Barring the University of Otago, which has capped the international enrolment numbers to no more than 15% of the total enrolment, all universities have made such cuts. With assistant professors, professors and researchers either choosing voluntary redundancies, early leaving or have left or are about to.
Tina Smith, the President of Tertiary Education Union, stated that pushing out senior researchers and academicians will not be beneficial for the students of New Zealand, who wish to learn. She added that the Universities have been “over-reacting”, with international enrolments down and rising domestic enrolments, Universities have not lost as much money as they expected.
Smith also added that the inability of increased domestic enrolments to provide the same financial support that international enrolments did, highlighted the lack of funding for domestic students from the government.
Chris Whelan, Director of Universities New Zealand, emphasised that the increased domestic enrolments this year does not compensate for losses incurred due to the lack of international student enrolments and their respective fees.

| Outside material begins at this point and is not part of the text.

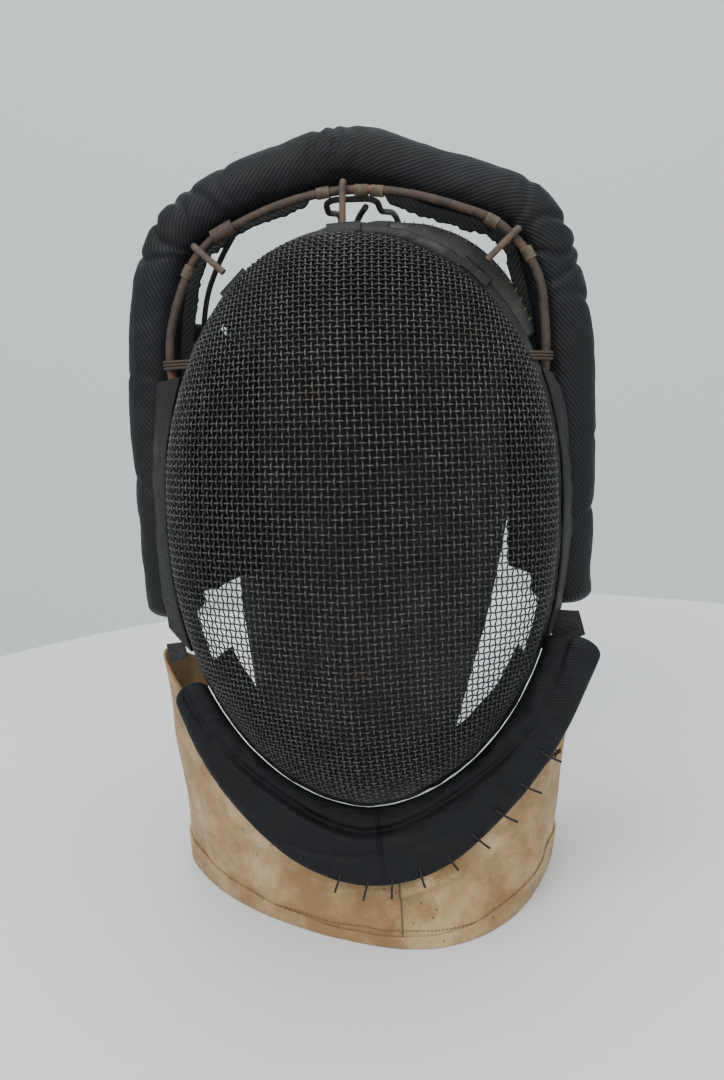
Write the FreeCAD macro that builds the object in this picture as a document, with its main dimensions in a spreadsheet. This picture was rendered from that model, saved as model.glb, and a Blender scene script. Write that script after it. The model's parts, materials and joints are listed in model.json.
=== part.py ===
"""Wire-faced fencing mask with a padded crown roll, a sprung tongue and a cloth bib.

The face lies in a plane that leans back.  In that plane u runs to the wearer's left (+X),
v runs up the face and w stands out of it, forward.  Most pieces are drawn in u, v, w
and carried into place by the face placement; the bib is drawn upright, on the table.
"""
import FreeCAD, Part

import math
import os

from FreeCAD import Placement, Rotation, Vector

doc = FreeCAD.newDocument("fencing_mask")

# ---------------------------------------------------------------- driving dimensions
DIMENSIONS = [
    ("face_lean", 17.0, "degrees the face leans back from upright"),
    ("face_height", 209.0, "height of the face frame's origin above the table"),
    ("stand_x", 3.18, "centres the whole mask over the origin, sideways"),
    ("stand_y", -34.26, "centres the whole mask over the origin, front to back"),
    ("rim_half_width", 95.0, "rim centre line, at its widest"),
    ("rim_widest", 16.0, "v of the widest place"),
    ("rim_rise", 126.0, "from the widest place up to the top of the rim"),
    ("rim_drop", 157.0, "from the widest place down to the bottom of the rim"),
    ("dome_depth", 96.0, "how far the mesh stands out of the rim plane"),
    ("mesh_start", 4.4, "w where the mesh leaves the binding"),
    ("mesh_thickness", 0.6, "shell that stands for the wire cloth, near its weight"),
    ("rim_wire_radius", 2.0, ""),
    ("binding_inner_radius", 2.15, ""),
    ("binding_outer_radius", 4.0, ""),
    ("wrap_outer_radius", 5.8, "leather wrapped once more where a hook meets the rim"),
    ("wrap_length", 17.0, ""),
    ("hoop_plane", -7.4, "w of the hoop's centre line"),
    ("hoop_wire_radius", 2.3, ""),
    ("hook_wire_radius", 1.7, ""),
    ("whipping_inner_radius", 2.45, ""),
    ("whipping_outer_radius", 3.2, ""),
    ("whipping_length", 6.5, ""),
    ("splice_inner_radius", 2.75, ""),
    ("splice_outer_radius", 3.9, ""),
    ("splice_length", 12.0, ""),
    ("roll_plane", -28.0, "w of the roll's centre line"),
    ("roll_radius", 15.5, "outside of the roll's cloth cover"),
    ("roll_lining_radius", 14.3, "inside of the cover"),
    ("roll_core_radius", 14.1, "stuffing"),
    ("seam_width", 6.0, "seam allowance left inside the roll"),
    ("seam_thickness", 1.4, ""),
    ("leather_thickness", 1.8, ""),
    ("stay_wire_radius", 1.5, ""),
    ("tongue_wire_radius", 1.6, ""),
    ("tongue_pad_thickness", 9.0, ""),
    ("tongue_pad_skin", 1.2, ""),
    ("brow_plane", -17.0, ""),
    ("brow_radius", 7.0, ""),
    ("brow_lining_radius", 5.9, ""),
    ("brow_core_radius", 5.7, ""),
    ("tie_thread_radius", 0.7, ""),
    ("collar_thickness", 12.0, "padded collar, front to back"),
    ("collar_skin", 1.2, ""),
    ("lining_thickness", 1.4, "cloth hung behind the lower rim"),
    ("canvas_thickness", 1.7, ""),
    ("hem_height", 9.0, ""),
    ("stitch_radius", 0.55, ""),
]
sheet = doc.addObject("Spreadsheet::Sheet", "dimensions")
for row, (alias, value, note) in enumerate(DIMENSIONS, start=1):
    sheet.set("A%d" % row, alias)
    sheet.set("B%d" % row, str(value))
    sheet.set("C%d" % row, note)
    sheet.setAlias("B%d" % row, alias)
doc.recompute()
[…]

He further revealed that the number of overseas enrolments could be just one-third of the original numbers/
Highlighting that international student enrolments were the source of 12-15% of the total revenue, and with two-thirds missing, universities are forced to close the financial gaps, Whelan added.
In his statement, Whelan stated that last year most universities were unable to meet the first-year intakes in the previous years. This, in turn, results in a limited second-year intake this year and subsequently, a limited third-year intake. These issues have resulted in the universities taking such steps earlier on, instead of having to make more drastic changes later on.
Regarding the staff cuts, Whelan stated that the University staff cuts have been significant, however, it is too early to determine whether more are required.